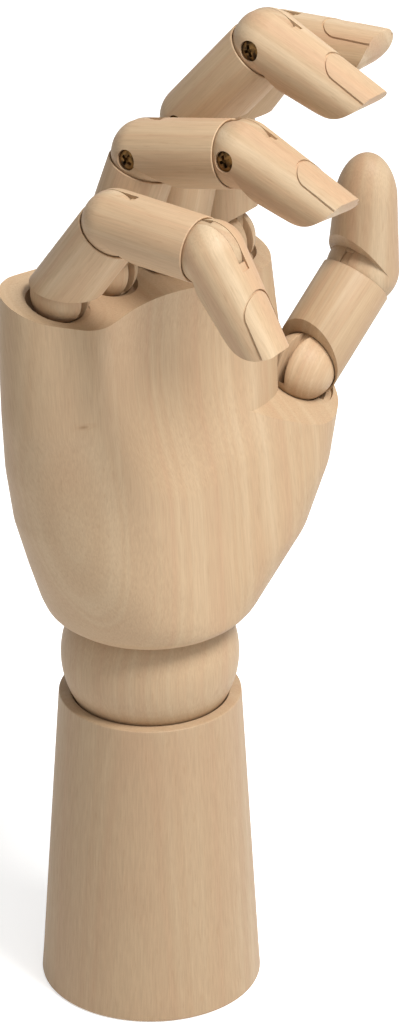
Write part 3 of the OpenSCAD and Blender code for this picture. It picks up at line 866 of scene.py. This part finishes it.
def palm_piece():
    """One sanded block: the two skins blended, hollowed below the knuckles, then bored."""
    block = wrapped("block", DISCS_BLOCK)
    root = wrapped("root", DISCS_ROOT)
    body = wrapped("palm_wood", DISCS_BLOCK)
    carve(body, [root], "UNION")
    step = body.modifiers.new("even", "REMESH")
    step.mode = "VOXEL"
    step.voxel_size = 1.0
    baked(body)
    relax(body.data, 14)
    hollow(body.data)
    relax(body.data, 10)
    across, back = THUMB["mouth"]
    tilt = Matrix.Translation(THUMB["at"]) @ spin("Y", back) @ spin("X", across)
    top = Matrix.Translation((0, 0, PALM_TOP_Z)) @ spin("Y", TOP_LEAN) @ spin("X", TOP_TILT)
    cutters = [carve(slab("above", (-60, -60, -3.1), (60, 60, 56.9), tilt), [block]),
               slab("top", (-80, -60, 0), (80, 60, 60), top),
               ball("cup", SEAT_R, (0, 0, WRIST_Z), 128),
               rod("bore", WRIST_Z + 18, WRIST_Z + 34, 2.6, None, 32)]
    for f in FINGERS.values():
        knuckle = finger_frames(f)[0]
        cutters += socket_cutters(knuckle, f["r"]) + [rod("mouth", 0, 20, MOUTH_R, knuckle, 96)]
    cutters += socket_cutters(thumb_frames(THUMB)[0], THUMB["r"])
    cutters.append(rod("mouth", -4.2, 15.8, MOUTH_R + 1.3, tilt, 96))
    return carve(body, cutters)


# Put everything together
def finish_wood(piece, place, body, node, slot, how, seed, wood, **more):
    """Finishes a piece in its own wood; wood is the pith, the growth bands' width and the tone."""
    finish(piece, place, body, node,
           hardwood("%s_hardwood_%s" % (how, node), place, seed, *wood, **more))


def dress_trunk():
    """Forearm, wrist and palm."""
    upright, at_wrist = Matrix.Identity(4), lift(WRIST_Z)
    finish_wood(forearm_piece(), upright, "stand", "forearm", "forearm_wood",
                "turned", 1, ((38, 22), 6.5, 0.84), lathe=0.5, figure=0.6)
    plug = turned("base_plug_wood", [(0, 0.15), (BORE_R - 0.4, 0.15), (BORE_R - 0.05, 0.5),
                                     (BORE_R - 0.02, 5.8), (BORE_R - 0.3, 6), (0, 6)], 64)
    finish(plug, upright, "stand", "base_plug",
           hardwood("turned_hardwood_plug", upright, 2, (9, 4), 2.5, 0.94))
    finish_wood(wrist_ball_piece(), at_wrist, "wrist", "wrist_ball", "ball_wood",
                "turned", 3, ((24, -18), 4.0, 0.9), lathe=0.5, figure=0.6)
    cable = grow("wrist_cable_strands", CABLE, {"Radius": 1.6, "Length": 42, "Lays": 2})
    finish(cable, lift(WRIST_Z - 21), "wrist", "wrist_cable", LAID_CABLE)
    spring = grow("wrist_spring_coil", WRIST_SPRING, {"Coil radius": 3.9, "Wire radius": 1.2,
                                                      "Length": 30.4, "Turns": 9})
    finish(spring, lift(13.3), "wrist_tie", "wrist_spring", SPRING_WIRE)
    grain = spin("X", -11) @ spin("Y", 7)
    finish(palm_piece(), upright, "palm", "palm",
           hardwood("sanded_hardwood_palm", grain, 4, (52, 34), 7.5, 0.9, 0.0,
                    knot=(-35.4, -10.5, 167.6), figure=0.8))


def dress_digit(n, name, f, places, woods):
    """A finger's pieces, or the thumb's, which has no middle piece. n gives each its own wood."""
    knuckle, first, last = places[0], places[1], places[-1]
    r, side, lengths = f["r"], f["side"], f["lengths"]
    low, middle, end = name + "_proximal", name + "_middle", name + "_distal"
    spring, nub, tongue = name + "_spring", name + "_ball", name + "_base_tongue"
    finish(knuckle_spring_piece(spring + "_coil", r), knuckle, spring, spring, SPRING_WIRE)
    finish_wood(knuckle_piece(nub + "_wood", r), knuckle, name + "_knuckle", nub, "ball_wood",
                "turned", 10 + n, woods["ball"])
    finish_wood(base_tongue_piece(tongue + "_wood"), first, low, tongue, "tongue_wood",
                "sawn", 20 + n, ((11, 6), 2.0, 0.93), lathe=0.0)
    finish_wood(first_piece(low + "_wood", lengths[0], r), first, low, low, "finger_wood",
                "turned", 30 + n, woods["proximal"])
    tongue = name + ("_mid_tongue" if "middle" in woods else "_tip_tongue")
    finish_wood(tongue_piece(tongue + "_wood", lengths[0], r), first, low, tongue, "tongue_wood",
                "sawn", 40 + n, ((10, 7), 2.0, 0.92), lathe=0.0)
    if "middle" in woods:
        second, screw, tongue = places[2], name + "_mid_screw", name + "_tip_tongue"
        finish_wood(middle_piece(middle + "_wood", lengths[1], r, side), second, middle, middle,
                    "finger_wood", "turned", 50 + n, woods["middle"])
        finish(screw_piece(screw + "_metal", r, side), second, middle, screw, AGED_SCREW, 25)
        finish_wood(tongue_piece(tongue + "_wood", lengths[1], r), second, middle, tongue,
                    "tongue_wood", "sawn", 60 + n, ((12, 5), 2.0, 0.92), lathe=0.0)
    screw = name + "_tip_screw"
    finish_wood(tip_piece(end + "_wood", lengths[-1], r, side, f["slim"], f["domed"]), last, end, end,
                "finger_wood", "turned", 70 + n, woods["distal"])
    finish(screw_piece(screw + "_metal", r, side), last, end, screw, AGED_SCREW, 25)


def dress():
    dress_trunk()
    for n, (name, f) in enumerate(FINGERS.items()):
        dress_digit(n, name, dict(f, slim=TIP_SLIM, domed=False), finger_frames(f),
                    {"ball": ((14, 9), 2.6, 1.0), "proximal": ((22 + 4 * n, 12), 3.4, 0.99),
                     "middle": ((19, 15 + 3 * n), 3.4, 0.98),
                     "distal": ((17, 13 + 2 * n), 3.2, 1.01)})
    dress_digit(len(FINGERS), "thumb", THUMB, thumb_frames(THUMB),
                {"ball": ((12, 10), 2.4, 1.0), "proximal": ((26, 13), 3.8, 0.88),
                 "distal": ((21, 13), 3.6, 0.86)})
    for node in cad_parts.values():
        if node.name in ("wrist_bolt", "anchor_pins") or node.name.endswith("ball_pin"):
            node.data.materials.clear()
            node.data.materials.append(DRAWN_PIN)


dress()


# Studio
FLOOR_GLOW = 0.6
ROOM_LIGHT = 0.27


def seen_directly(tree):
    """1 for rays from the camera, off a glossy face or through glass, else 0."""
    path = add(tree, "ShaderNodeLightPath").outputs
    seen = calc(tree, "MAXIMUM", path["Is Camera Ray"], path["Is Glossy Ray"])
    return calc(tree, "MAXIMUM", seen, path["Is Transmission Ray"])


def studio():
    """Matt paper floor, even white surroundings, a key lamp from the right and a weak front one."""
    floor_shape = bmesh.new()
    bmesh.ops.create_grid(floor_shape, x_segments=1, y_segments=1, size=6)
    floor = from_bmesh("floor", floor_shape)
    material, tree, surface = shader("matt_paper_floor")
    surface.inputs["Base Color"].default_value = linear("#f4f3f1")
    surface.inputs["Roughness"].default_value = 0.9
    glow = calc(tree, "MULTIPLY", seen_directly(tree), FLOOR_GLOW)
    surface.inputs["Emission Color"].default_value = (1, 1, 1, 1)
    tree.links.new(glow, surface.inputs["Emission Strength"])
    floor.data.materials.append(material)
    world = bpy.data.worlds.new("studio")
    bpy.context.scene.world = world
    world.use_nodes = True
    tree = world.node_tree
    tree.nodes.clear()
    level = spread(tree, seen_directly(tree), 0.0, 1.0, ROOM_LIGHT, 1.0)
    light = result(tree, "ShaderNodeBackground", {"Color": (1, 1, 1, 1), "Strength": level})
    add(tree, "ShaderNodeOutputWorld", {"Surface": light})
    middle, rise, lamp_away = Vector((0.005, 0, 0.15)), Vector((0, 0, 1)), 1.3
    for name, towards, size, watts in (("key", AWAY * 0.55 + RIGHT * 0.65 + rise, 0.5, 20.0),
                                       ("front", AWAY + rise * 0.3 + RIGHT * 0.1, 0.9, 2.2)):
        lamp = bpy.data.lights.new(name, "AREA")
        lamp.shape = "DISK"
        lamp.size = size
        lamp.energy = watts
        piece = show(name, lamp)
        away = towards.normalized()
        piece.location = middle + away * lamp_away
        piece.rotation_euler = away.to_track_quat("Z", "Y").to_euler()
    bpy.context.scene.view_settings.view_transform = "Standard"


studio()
==============================
What you are asked to do
Where a line holds "values", copy that line.

Final answer
    for f in FINGERS.values():
    for node in cad_parts.values():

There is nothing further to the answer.